I am delighted to have been invited to speak as part of a panel discussing Social Reading at the London Book Fair next month, and whilst dovegreyreader scribbles might be a vehicle for all sorts of thoughts and reading of my own, it is also a place to involve you in that two-way love, along with the experience and pleasure of sharing great books whenever I can. Talking of which I hope you are ready for Team Middlemarch Book Two Old and Young this weekend...I think we may need to talk about Tertius Lydgate.
I knew as soon as I started reading it that The Old Ways was 'our' sort of book. A book that could be shared creatively and that we could go on a reading journey together (sorry it's the over-used 'journey' word, still haven't thought of a better one) alongside Robert Macfarlane, but also perhaps we could translate it into some real journeys, and walk or sail some landscapes of our own.
We went to the Eric Ravilious exhibition at the Royal Western Academy in Bristol yesterday and then lunch with the Kayaker, all a lovely Mothering Sunday treat, and the pictures were an absolute inspiration, merging seamlessly with The Old Ways which I have been reading this week...
Much more about Eric Ravilious to come but here's the information about The Old Ways from the Penguin website..
Robert Macfarlane sets off from his Cambridge home to travel the ancient tracks, holloways, drove-roads and sea paths that form part of a vast network of old routes criss-crossing the British landscape and its waters, and connecting them to the continents beyond. The result is an immersive, enthralling exploration of the ghosts and voices that haunt ancient paths, of the stories our tracks tell, of pilgrimage and ritual, trespass and transgress, of songlines and their singers, of border-crossings and landscape portals, and of walking as a reconnoitre inwards.
Told in Macfarlane's distinctive and lyrical voice, the book folds together geology, archaeology, natural history and cartography, and is densely peopled by eccentrics, visionaries, artists and poets, all of whom understand themselves by means of landscape. Along the way, Macfarlane sleeps out in copses and beehive shielings, on mountain-tops and chalk downs. He discovers, above all, that paths offer not just a means of traversing space, but also ways of feeling, being, knowing and thinking.
Now I am not suggesting you all have to go out and find a beehive shieling to sleep under in order to take part, though of course I will be trying hard and may camp out on the veranda for a night (joke) but Penguin have very kindly agreed to send out twelve copies of The Old Ways, in proof edition to twelve interested readers here who would like to read the book, and then go off and travel their own landscapes and report back here for the rest of us.
That is not to say that anyone else can't buy a copy of the book when it comes out in June, do likewise and become part of Team Old Ways too.
So have a think...
Is this of interest to you...
Do you live in or near a landscape or route that holds special meaning for you and that you would like to share with the rest of us....
Perhaps you will be travelling to an interesting landscape and walking or sailing it soon...

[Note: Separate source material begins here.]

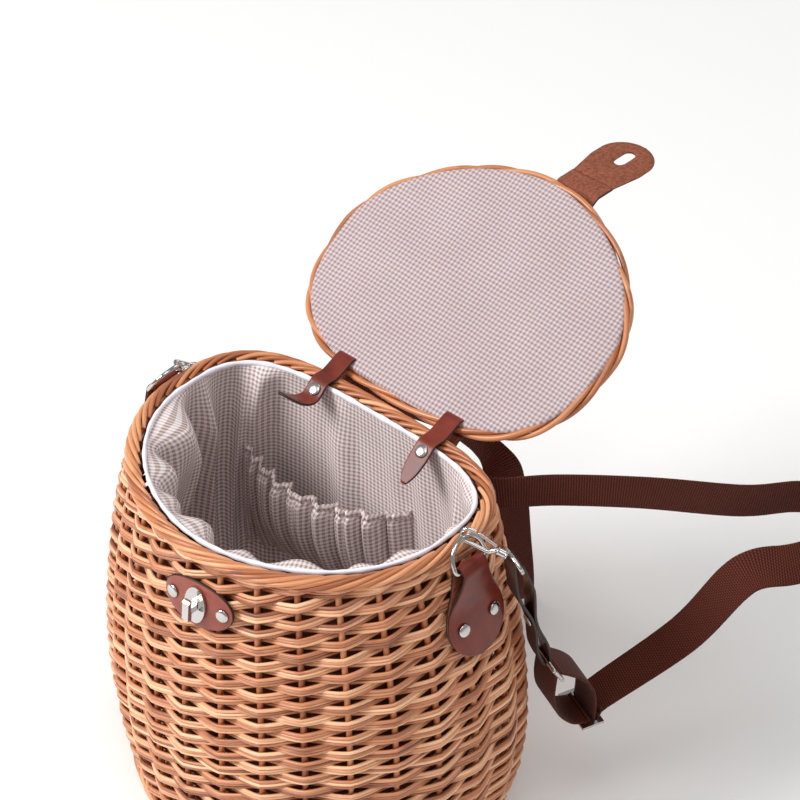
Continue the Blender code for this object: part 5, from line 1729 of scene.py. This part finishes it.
def hook(side, word):
    held, ahead, out, tilt, reach = hook_frame(side)
    bend = HOOK_OPENING / 2 + HOOK_WIRE
    centre = bend - (RING_WIRE + HOOK_WIRE + 2 * TOUCH_GAP) / tilt
    neck = reach - BARREL_LENGTH / 2

    def at(u, v):
        return held + ahead * u + out * v

    points = [at(neck, 0), at(neck - HOOK_WIRE / 2, 0)]
    points.append(at(neck - 2 * HOOK_WIRE, HOOK_SHIFT - bend * 0.55))
    points.append(at(neck - 4 * HOOK_WIRE, HOOK_SHIFT - bend * 0.95))
    points += [at(u, v) for u, v in arc((centre, HOOK_SHIFT), bend, np.linspace(270, 90, 9))]
    points.append(at(centre + HOOK_TIP, HOOK_SHIFT + bend))
    line = smooth_path(points, 5)
    across = np.cross(ahead, out)
    shape = Shape()
    size = np.interp(np.linspace(0, 1, len(line)), (0, 0.93, 1), (1.0, 1.0, 0.9)) * HOOK_WIRE
    add_tube(shape, line, size, 14, hint=across)
    barrel = [at(neck + BARREL_LENGTH * share, 0) for share in BARREL_SHARES]
    add_tube(shape, barrel, [BARREL_RADIUS * size for size in BARREL_SIZES], 22, hint=across)
    metal_piece(shape, f"hook_metal_{word}", "basket", f"snap_hook_{word}")
    hinge = at(neck - GATE_RADIUS - TOUCH_GAP, HOOK_WIRE + GATE_RADIUS + TOUCH_GAP)
    far = at(centre + HOOK_TIP + GATE_RADIUS + TOUCH_GAP, HOOK_SHIFT + bend)
    gate = Shape()
    end = (far - hinge) * 0.05
    add_tube(gate, [hinge, hinge + end, far - end, far], GATE_RADIUS, 12, hint=across)
    metal_piece(gate, f"gate_metal_{word}", f"gate_{word}", f"hook_gate_{word}")


def eye_points(side):
    """The swivel eye: a rounded triangle from the barrel to the bar that carries the leather."""
    _, ahead, _, _, _ = hook_frame(side)
    across = chain_axes(side)[0]
    top = bar_place(side, BARREL_PLACES) + ahead * (BARREL_LENGTH / 2 + EYE_WIRE + EYE_SWIVEL)
    bar = bar_place(side, EYE_PLACES)
    half = EYE_WIDTH / 2
    outline = ((1, 0.22), (0.78, 0.84), (0.45, 1.0), (0, 0.96))
    one = [top + (bar - top) * (1 - rise) + across * half * wide for rise, wide in outline]
    two = [top + (bar - top) * (1 - rise) - across * half * wide for rise, wide in outline[::-1]]
    return one + two


def chain(side, word):
    """The swivel eye, the riveted leather loop and the square buckle under it."""
    across = chain_axes(side)[0]
    eye_shape = Shape()
    add_tube(eye_shape, smooth_ring(eye_points(side), 6), EYE_WIRE, 12, closed=True, hint=(0.2, 0.9, 0.4))
    metal_piece(eye_shape, f"eye_metal_{word}", "basket", f"hook_eye_{word}")
    eye, buckle = bar_place(side, EYE_PLACES), chain_place(side, BUCKLE_NEAR_PLACE)
    round_eye = EYE_WIRE + TOUCH_GAP + LEATHER / 2
    round_buckle = BUCKLE_WIRE + TOUCH_GAP + LEATHER / 2
    path = smooth_ring(layered_loop(eye, buckle, across, round_eye, round_buckle, CONNECTOR_REACH), 3)
    loop = Shape()
    top, under = strip_rows(path, across, CONNECTOR_WIDTH, LEATHER, 7, closed=True)
    add_plate(loop, top, under, closed=True)
    name, nodes = f"connector_leather_{word}", [f"strap_connector_{word}"]
    leather_piece(loop, name, "basket", nodes, "connector_leather", "connector_flesh")
    buckle_frame(side, word)


def buckle_frame(side, word):
    across = chain_axes(side)[0]
    near, far = chain_place(side, BUCKLE_NEAR_PLACE), chain_place(side, BUCKLE_FAR_PLACE)
    half = WEB_WIDTH / 2 + WEB_PLAY + BUCKLE_WIRE
    corner = BUCKLE_WIRE
    inward = unit(far - near) * corner
    points = []
    for bar, way in ((near, 1), (far, -1)):
        points.append(bar - across * half * way + inward * way)
        points.append(bar - across * (half - corner) * way)
        points.append(bar + across * (half - corner) * way)
        points.append(bar + across * half * way + inward * way)
    shape = Shape()
    add_tube(shape, smooth_ring(points, 5), BUCKLE_WIRE, 12, closed=True, hint=(0.2, 0.9, 0.4))
    metal_piece(shape, f"buckle_metal_{word}", "basket", f"strap_buckle_{word}")


def slider_radii():
    """The sewn end's radius about the slider's middle bar, the passing layer's, and the slots' far edge."""
    sewn = math.hypot(SLIDER_BAR, SLIDER_THICKNESS) / 2 + TOUCH_GAP + WEB_THICKNESS / 2
    passing = sewn + WEB_THICKNESS + TOUCH_GAP
    return sewn, passing, passing + WEB_THICKNESS / 2 + TOUCH_GAP


def tail_path():
    """The webbing in the chain's plane, from the slider's first slot by the buckle to its sewn end."""
    sewn, passing, slot_end = slider_radii()
    top = SLIDER_THICKNESS / 2
    corner = WEB_THICKNESS / 2 + TOUCH_GAP
    path = arc((slot_end, top), corner, (135, 157, 180))
    path += arc((0, 0), passing, np.linspace(0, -180, 9))
    path += arc((-slot_end, top), corner, (0, 23, 45))
    far = np.array(BUCKLE_FAR_PLACE) - np.array(SLIDER_PLACE)
    aside = np.array([-far[1], far[0]]) / np.linalg.norm(far)
    round_buckle = BUCKLE_WIRE + TOUCH_GAP + WEB_THICKNESS / 2
    ways = (0.15, 0.3, 0.45, 0.6, 0.75, 0.88)
    for way in ways:
        apart = slot_end * (1 - way) + round_buckle * way + TAIL_BULGE * math.sin(math.pi * way)
        path.append(tuple(far * way + aside * apart))
    start = math.atan2(aside[1], aside[0])
    for turn in np.linspace(0, math.pi, 7):
        path.append(tuple(far + round_buckle * np.array([math.cos(start - turn), math.sin(start - turn)])))
    for way in ways[::-1]:
        apart = sewn * (1 - way) + round_buckle * way + TAIL_BULGE * math.sin(math.pi * way)
        path.append(tuple(far * way - aside * apart))
    end = start + math.pi
    for turn in np.radians(np.linspace(0, 283, 12)):
        path.append((sewn * math.cos(end - turn), sewn * math.sin(end - turn)))
    return path


def strap_start(side):
    """Points of a strap that lie on the back wall, from under the patch outwards."""
    z = MOUTH_HEIGHT - BACK_PATCH_DROP
    lift = TOUCH_GAP + WEB_THICKNESS / 2
    places = ((0.12, lift), (0.5, lift), (0.85, lift + WEB_THICKNESS))
    return [wall_point(0.5, -side * way * BACK_PATCH_WIDTH, z, away) for way, away in places]


def strap_route(side, shares):
    middle = wall_point(0.5, 0, MOUTH_HEIGHT - BACK_PATCH_DROP, 0)
    _, back, rise = chain_axes(side)
    tail = [chain_place(side, np.array(SLIDER_PLACE) + place) for place in tail_path()]
    lead = tail[0] + (back + rise) * WEB_WIDTH / 3
    free = [middle + np.array(share) * ROUTE_REACH for share in shares]
    path = smooth_path(strap_start(side) + free + [lead, tail[0]], 4)
    return np.vstack([path, tail[1:]]), len(path)


def strap_across(count, total, turns):
    """The width direction along a strap: upright at the patch, then turned to the chain's."""
    stations = np.r_[np.linspace(0, 1, count), np.ones(total - count)]
    keys = np.array([way for way, _ in turns])
    values = np.array([unit(direction) for _, direction in turns])
    return np.array([unit([np.interp(s, keys, values[:, i]) for i in range(3)]) for s in stations])


def patch_slope():
    """The wall's upward direction under the back patch."""
    z = MOUTH_HEIGHT - BACK_PATCH_DROP
    return unit(wall_point(0.5, 0, z + LEATHER, 0) - wall_point(0.5, 0, z - LEATHER, 0))


def straps():
    up = (0, 0, 1)
    slope = patch_slope()
    right_turns = [(0, slope), (0.2, slope), (0.32, up), (0.5, up)]
    right_turns += [(0.72, (-0.75, -0.15, 0.6)), (0.93, -chain_axes(1)[0])]
    left_turns = [
        (0, slope),
        (0.15, slope),
        (0.24, up),
        (0.38, up),
        (0.46, (0.5, 0.866, 0)),
        (0.68, (0.5, 0.866, 0)),
        (0.93, -chain_axes(-1)[0]),
    ]
    for side, word, shares, turns in (
        (1, "right", RIGHT_ROUTE_SHARES, right_turns),
        (-1, "left", LEFT_ROUTE_SHARES, left_turns),
    ):
        path, count = strap_route(side, shares)
        across = strap_across(count, len(path), turns)
        shape = Shape()
        fine, fine_across = finer(path, across, 3)
        top, under = strip_rows(fine, fine_across, WEB_WIDTH, WEB_THICKNESS, 7)
        add_plate(shape, top, under, edge=0.3)
        shape.looks = [0] * len(shape.looks)
        piece = shape.build(f"webbing_{word}", [LOOKS["webbing"]], "webbing", "basket")
        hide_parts(f"strap_{word}")


def finer(path, across, steps):
    """A path and its width directions with steps pieces for each one."""
    line = smooth_path(path, steps)
    ways = np.linspace(0, len(path) - 1, len(line))
    made = np.array([np.interp(ways, range(len(path)), across[:, i]) for i in range(3)]).T
    return line, made / np.linalg.norm(made, axis=1)[:, None]


def rings():
    for side, word in ((1, "right"), (-1, "left")):
        shape = Shape()
        line = smooth_ring(ring_points(side), 4)
        add_tube(shape, line, RING_WIRE, 14, closed=True, hint=tab_frame(side)[2])
        metal_piece(shape, f"ring_metal_{word}", f"ring_{word}", f"d_ring_{word}")


# The set.


def floor():
    size = 6.0
    mesh = bpy.data.meshes.new("floor")
    points = [(-size, -size, 0), (size, -size, 0), (size, size, 0), (-size, size, 0)]
    mesh.from_pydata(points, [], [(0, 1, 2, 3)])
    ground = bpy.data.objects.new("floor", mesh)
    bpy.context.scene.collection.objects.link(ground)
    look = Look("floor", 0.9, specular=0.1)
    look.colour(linear(252, 252, 251))
    look.bump(look.noise(look.place(), 30.0, 2.0), 0.0003, 0.05)
    mesh.materials.append(look.material)


def world():
    made = bpy.data.worlds.new("studio")
    made.use_nodes = True
    made.node_tree.nodes["Background"].inputs["Color"].default_value = (1, 1, 1, 1)
    made.node_tree.nodes["Background"].inputs["Strength"].default_value = WORLD_LIGHT
    bpy.context.scene.world = made


def lamp(name, place, size, power, target=(0, 0, 0.25)):
    data = bpy.data.lights.new(name, "AREA")
    data.energy = power
    data.shape = "RECTANGLE"
    data.size, data.size_y = size
    made = bpy.data.objects.new(name, data)
    bpy.context.scene.collection.objects.link(made)
    made.location = place
    way = Vector(target) - Vector(place)
    made.rotation_euler = way.to_track_quat("-Z", "Y").to_euler()


def camera():
    a, e = CAMERA_AZIMUTH, CAMERA_ELEVATION
    back = Vector((math.sin(a) * math.cos(e), -math.cos(a) * math.cos(e), math.sin(e)))
    data = bpy.data.cameras.new("camera")
    data.lens = CAMERA_LENS
    data.sensor_width = 36.0
    made = bpy.data.objects.new("camera", data)
    bpy.context.scene.collection.objects.link(made)
    made.location = Vector(CAMERA_TARGET) + back * CAMERA_DISTANCE
    made.rotation_euler = (-back).to_track_quat("-Z", "Y").to_euler()
    bpy.context.scene.camera = made


def looks():
    willow = (linear(116, 56, 30), linear(206, 134, 92), linear(255, 204, 160))
    stake = (linear(140, 74, 42), linear(190, 112, 68), linear(224, 156, 108))
    border = (linear(142, 76, 44), linear(198, 124, 78), linear(238, 174, 126))
    lid_checks = (linear(208, 197, 203), linear(186, 168, 169), linear(156, 132, 127))
    checks = (linear(246, 239, 243), linear(219, 203, 200), linear(170, 146, 134))
    return {
        "willow": willow_look("willow_weaver", *willow, 0.42),
        "stake": willow_look("willow_stake", *stake, 0.42),
        "border": willow_look("willow_border", *border, 0.36),
        "gingham": gingham_look("gingham", LID_CHECK, *lid_checks),
        "gingham_bag": gingham_look("gingham_bag", BAG_CHECK, *checks),
        # The lining's outer side, seen only through the gaps of the wall, is painted a dark brown shade instead
        # of its checks.
        "gingham_lining": gingham_look("gingham_lining", BAG_CHECK, *checks, painted_shade_back=linear(118, 68, 44)),
        "binding": binding_look(),
        "leather": leather_look("leather", linear(92, 28, 16), linear(142, 54, 34)),
        "plate_leather": leather_look("plate_leather", linear(120, 54, 42), linear(164, 82, 66)),
        "hinge_leather": leather_look("hinge_leather", linear(86, 28, 17), linear(134, 52, 33), 0.44),
        "connector_leather": leather_look("connector_leather", linear(54, 24, 18), linear(92, 44, 32)),
        "edge": edge_look(),
        "flesh": flesh_look("leather_flesh", linear(104, 56, 40), linear(164, 98, 74)),
        "connector_flesh": flesh_look("connector_flesh", linear(48, 28, 22), linear(90, 56, 44)),
        "webbing": webbing_look(),
        "nickel": nickel_look("nickel", linear(206, 203, 200), 0.11),
        "rivet": nickel_look("rivet_nickel", linear(206, 203, 200), 0.20),
        "board": board_look(),
    }


def rivets():
    """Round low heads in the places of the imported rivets, on the surfaces that they hold."""
    for name, node in frame["nodes"].items():
        if "rivet" not in name:
            continue
        points = np.array([tuple(v.co) for v in node.data.vertices])
        middle = points.mean(0)
        _, _, axes = np.linalg.svd(points - middle)
        normal = axes[2]
        heights = (points - middle) @ normal
        spread = np.linalg.norm(np.cross(points - middle, normal), axis=1)
        if spread[heights > 0].mean() > spread[heights < 0].mean():
            normal, heights = -normal, -heights
        base = middle + normal * heights.min()
        shape = Shape()
        add_dome(shape, base, normal, RIVET_RADIUS, RIVET_HEIGHT * 1.15, count=32)
        body = body_of(node)[0]
        metal_piece(shape, name.replace("rivet", "stud"), body, name, "rivet")


def kept_nodes():
    """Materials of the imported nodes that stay."""
    for name, look in KEPT.items():
        node = frame["nodes"][name]
        node.data.materials.clear()
        node.data.materials.append(LOOKS[look])


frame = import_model()
LOOKS = looks()
camera()
world()
floor()
for lamp_name, (place, size, power) in LAMPS.items():
    lamp(lamp_name, place, size, power)
wall_rods()
border_rods("rim_rods", rim_centre, RIM_ROD, RIM_HELIX, RIM_TURNS, "rim_border", RIM_SEED)
border_rods("foot_rods", foot_centre, FOOT_ROD, FOOT_HELIX, FOOT_TURNS, "foot_border", FOOT_SEED)
lid_border_rods()
lid_weave()
lining = lining_bag()
tape = binding()
pocket_piece, pocket_band = pocket()
lid_piece = lid_cloth()
for side, word in ((1, "right"), (-1, "left")):
    side_tab(side, word)
    hook(side, word)
    chain(side, word)
hinge_straps()
lock_plate()
back_patch()
tongue()
straps()
rings()
rivets()
kept_nodes()
bpy.context.scene.view_settings.view_transform = "Standard"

Does this quote from the early pages of the book set your mind racing..
'...what do I know when I am in this place that I can know nowhere else?'
Does this vision of Edward Thomas's chime with you...
'...of path as story, with each new walker adding a new note or plot-line along the way.'
Would you feel able to write about your trail and your chosen landscape, and even better take some pictures for a post here in the future...

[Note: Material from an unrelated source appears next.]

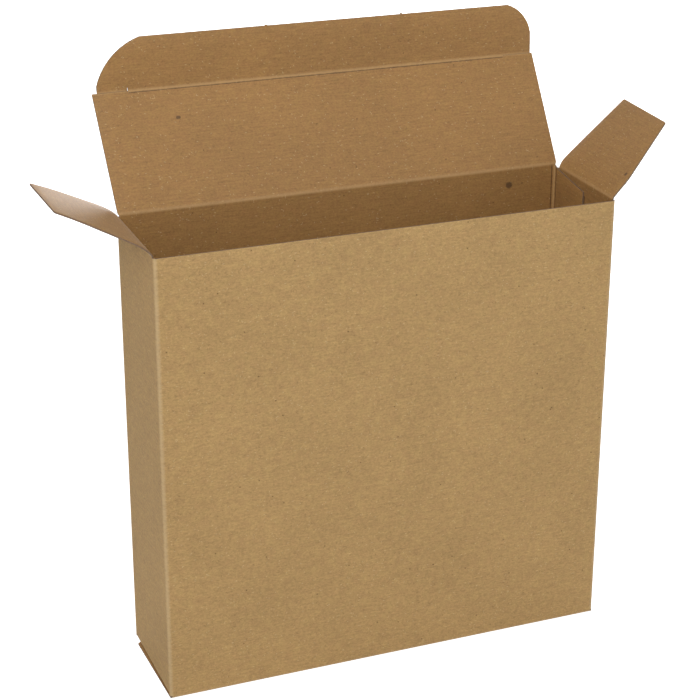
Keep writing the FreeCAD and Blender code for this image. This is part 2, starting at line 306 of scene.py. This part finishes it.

If you are wondering or worried about what may be involved in doing that perhaps check back to some of the Team Edward Thomas posts and see what people came up with. You would need to be aware that there will be some behind the scenes communication with each other involved via a members-only online list that I have set up, and to which the twelve will be invited. Fran H-B has kindly agreed to help me with this and I think Team Edward Thomas would agree it became a really helpful way of seeing our project through, and sharing links and thoughts before they shaped up on here.

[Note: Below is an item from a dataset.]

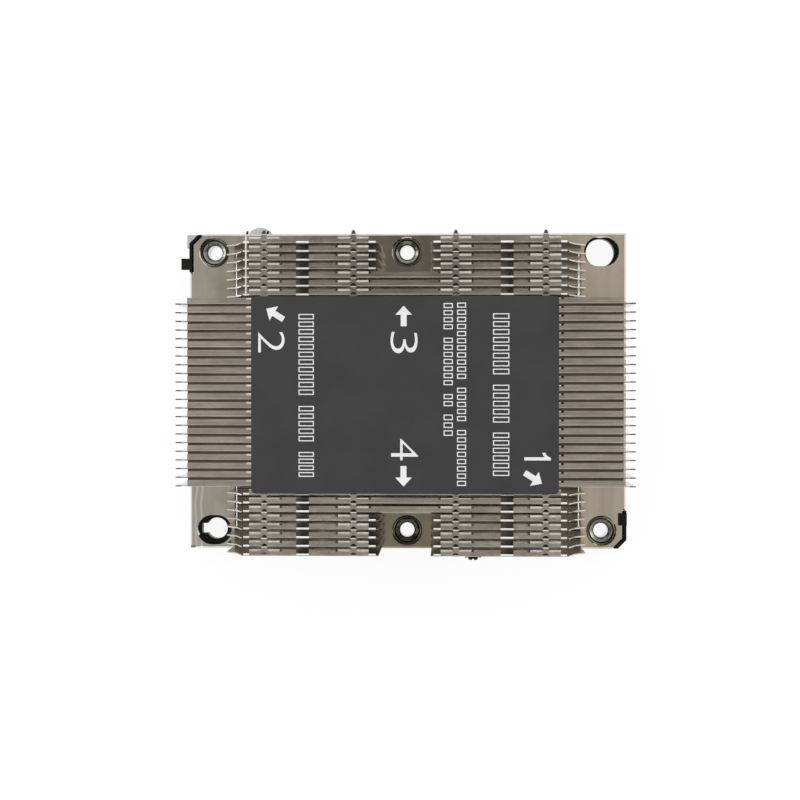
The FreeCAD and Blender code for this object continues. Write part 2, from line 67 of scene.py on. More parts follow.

If you think this is for you then you would be most welcome to join Team Old Ways and it would be great, given the worldwide audience here, to get a variety of worldwide landscapes..
By all means add comments to this post with your thoughts, but if you would like to be considered for one of the proof copies please e mail me at dovegreyreader at gmail.dot com using the subject line TEAM OLD WAYS. Those are the applications I will be selecting from, not the comments.
Include details of your proposed landscape and why you have chosen it... I may or may not come back to you with some questions but then I will steel myself to choose the twelve readers who offer us the widest range of experiences to receive a copy of the book very soon (they are ready and waiting to post).
I will apologise in advance for the bit I dread... that inevitably this may leave some people disappointed in the first instance if more than twelve of you apply, but the book proper will be published in June and it won't be too late to join in then if you wish. I envisage this will be ongoing throughout the year.
'As the pen rises from the page between words, so the walker's feet rise and fall between paces....writing and wayfaring are continuous activities, a running stitch, a persistence of the same seam or stream.'
And with that one last and very appropriate thought from Robert Macfarlane it's over to you.